> _Given instruction_
Print, exactly as they stand, the lines from the start of the listing to the line containing "axis, centre, rounding)", inclusive.

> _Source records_
== == ==

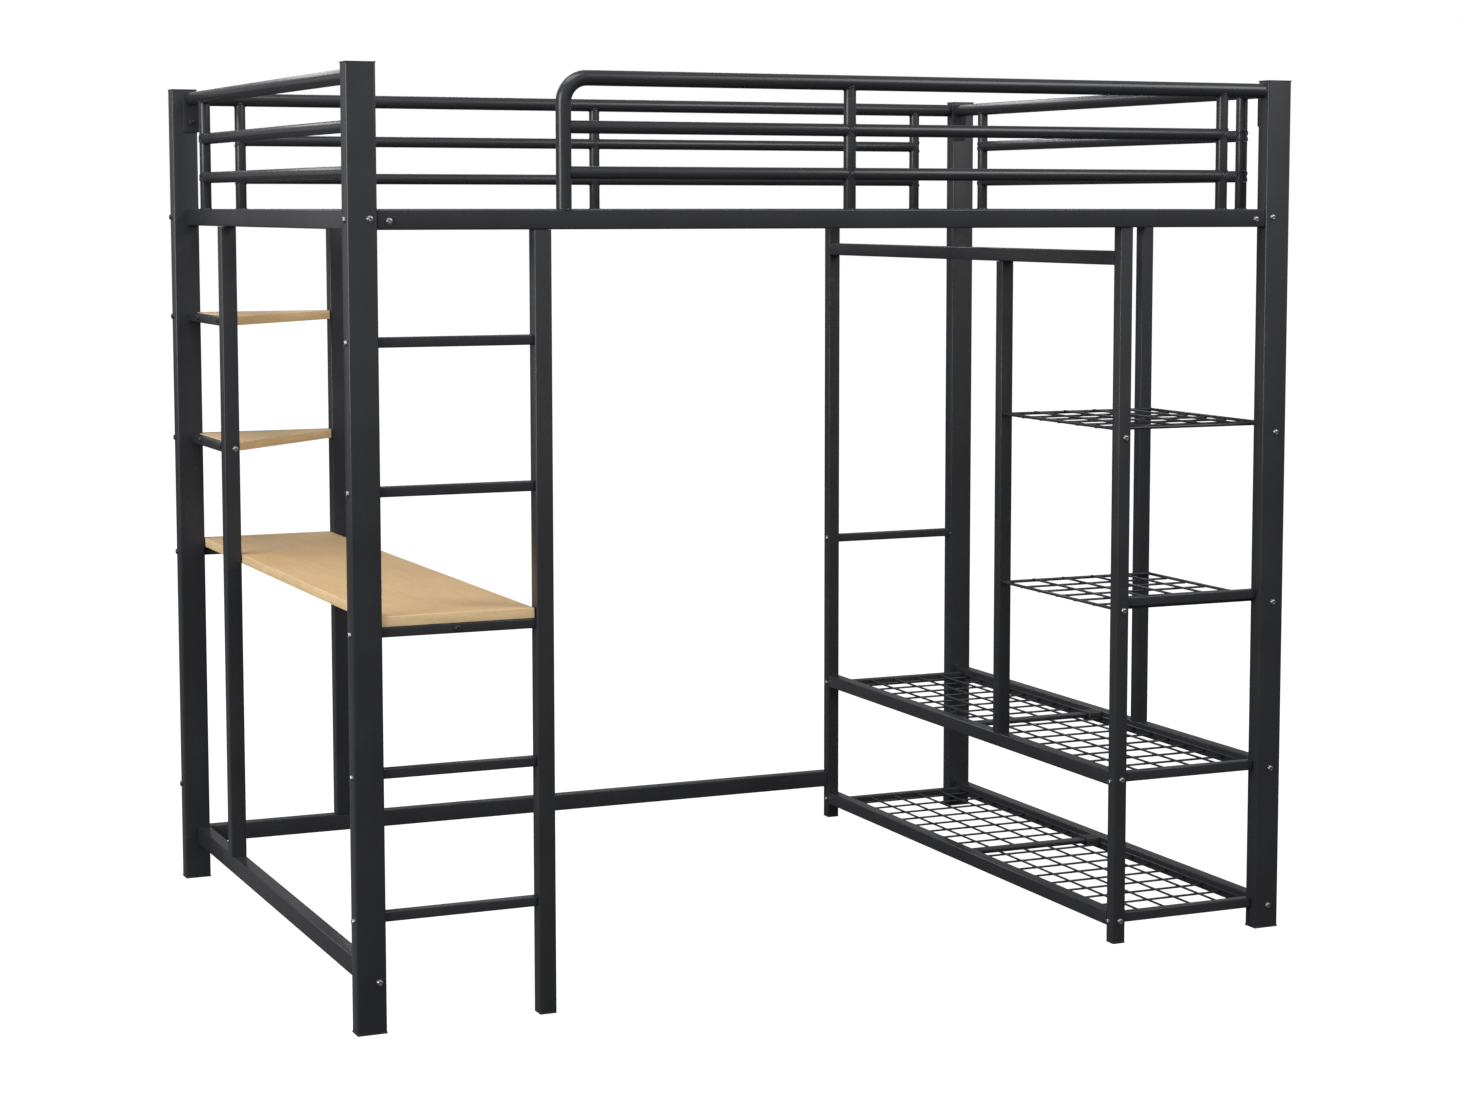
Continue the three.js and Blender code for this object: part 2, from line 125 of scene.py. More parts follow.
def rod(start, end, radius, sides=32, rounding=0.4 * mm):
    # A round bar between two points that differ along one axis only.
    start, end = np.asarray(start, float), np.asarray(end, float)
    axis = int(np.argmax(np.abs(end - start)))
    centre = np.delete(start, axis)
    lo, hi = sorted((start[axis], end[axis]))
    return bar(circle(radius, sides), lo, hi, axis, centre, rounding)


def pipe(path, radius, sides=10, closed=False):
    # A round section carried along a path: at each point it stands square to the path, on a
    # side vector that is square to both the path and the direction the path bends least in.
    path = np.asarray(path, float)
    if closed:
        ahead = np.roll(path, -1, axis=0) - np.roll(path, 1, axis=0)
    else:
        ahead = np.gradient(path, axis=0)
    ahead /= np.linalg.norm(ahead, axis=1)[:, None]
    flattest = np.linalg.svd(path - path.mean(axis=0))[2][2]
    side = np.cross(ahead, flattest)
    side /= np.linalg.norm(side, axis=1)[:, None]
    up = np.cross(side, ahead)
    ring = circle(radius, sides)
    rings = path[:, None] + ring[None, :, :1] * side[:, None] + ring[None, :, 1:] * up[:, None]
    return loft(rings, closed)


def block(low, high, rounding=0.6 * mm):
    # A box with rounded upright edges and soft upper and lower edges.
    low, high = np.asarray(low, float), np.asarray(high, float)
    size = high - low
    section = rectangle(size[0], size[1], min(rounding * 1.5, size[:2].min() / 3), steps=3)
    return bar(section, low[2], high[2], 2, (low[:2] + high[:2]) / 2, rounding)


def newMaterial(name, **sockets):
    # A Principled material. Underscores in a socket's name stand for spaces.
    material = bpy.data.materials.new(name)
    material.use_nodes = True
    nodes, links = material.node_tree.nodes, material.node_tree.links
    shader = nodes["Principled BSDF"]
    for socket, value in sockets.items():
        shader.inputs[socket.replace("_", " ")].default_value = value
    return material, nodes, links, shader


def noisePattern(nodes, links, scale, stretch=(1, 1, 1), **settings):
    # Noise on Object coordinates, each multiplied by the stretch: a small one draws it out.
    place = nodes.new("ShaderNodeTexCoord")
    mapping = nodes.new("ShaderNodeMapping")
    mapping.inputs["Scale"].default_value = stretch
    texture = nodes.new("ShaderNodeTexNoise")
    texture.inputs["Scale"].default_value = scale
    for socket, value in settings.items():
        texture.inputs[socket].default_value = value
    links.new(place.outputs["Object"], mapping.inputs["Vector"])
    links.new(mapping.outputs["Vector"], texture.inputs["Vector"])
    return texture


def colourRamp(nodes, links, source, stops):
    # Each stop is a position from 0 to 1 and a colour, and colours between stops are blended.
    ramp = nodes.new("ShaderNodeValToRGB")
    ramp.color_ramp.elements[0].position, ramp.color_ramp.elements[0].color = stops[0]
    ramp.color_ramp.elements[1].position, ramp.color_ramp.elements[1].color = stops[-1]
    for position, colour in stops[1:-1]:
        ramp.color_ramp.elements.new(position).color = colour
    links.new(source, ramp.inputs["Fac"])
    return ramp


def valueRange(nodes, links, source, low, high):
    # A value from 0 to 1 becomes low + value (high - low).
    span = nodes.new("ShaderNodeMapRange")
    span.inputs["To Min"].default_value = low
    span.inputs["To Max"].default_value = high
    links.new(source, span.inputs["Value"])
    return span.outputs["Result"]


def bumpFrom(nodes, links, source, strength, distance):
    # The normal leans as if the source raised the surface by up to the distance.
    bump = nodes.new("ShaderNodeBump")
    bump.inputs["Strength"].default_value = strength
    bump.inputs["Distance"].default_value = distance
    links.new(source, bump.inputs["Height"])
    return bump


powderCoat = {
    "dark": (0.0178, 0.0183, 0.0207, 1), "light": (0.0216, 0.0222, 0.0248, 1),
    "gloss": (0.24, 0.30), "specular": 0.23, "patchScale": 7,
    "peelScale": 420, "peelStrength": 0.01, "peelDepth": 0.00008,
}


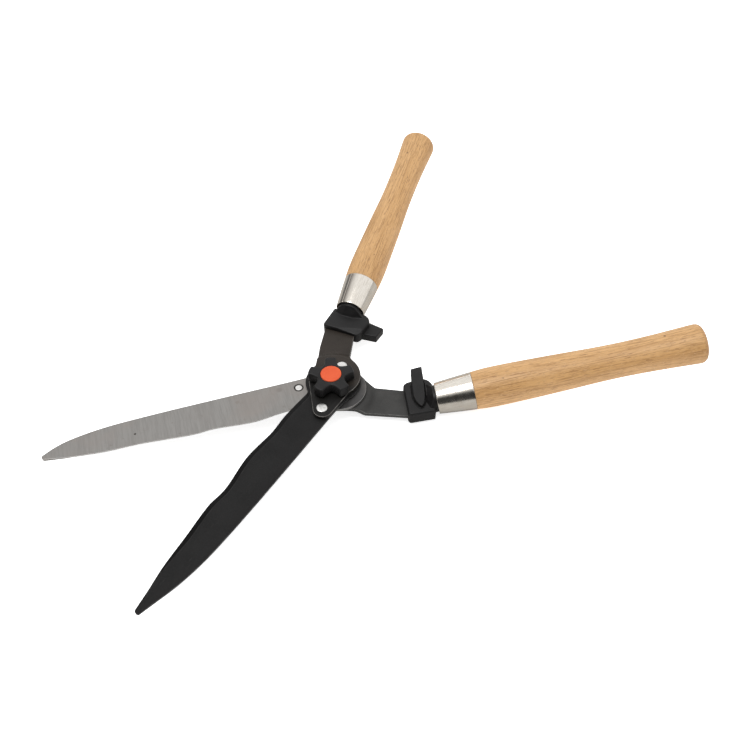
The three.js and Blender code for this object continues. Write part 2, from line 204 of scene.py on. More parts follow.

== == ==

> _Answer to the exercise_
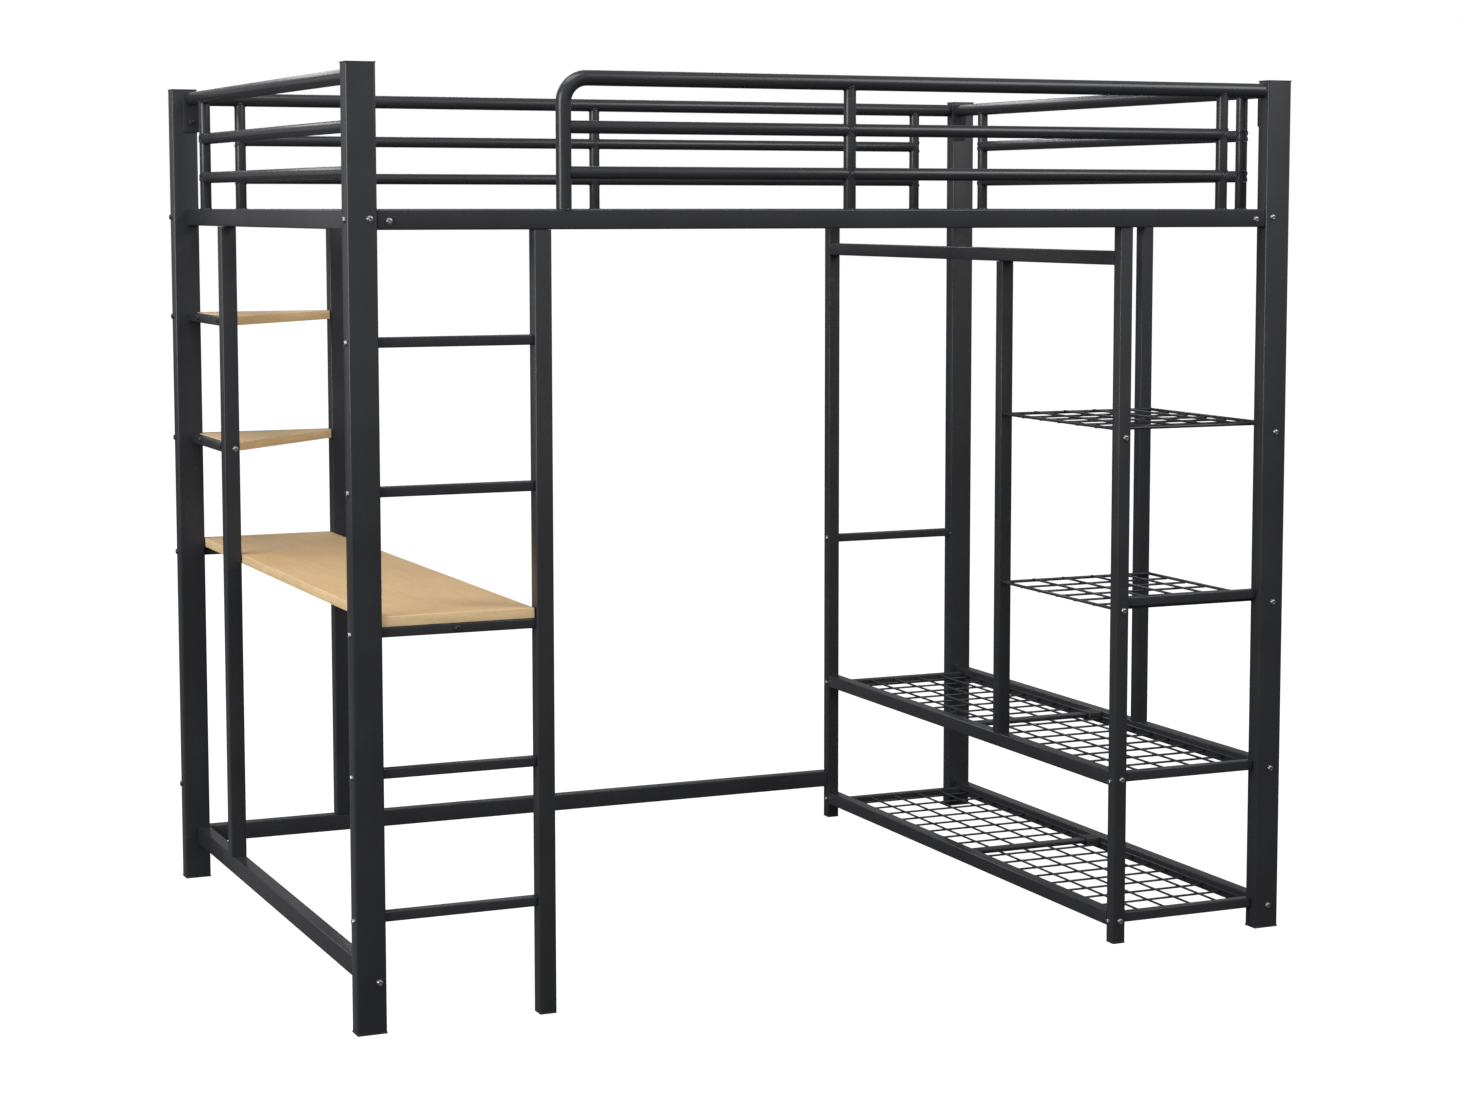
Continue the three.js and Blender code for this object: part 2, from line 125 of scene.py. More parts follow.
def rod(start, end, radius, sides=32, rounding=0.4 * mm):
    # A round bar between two points that differ along one axis only.
    start, end = np.asarray(start, float), np.asarray(end, float)
    axis = int(np.argmax(np.abs(end - start)))
    centre = np.delete(start, axis)
    lo, hi = sorted((start[axis], end[axis]))
    return bar(circle(radius, sides), lo, hi, axis, centre, rounding)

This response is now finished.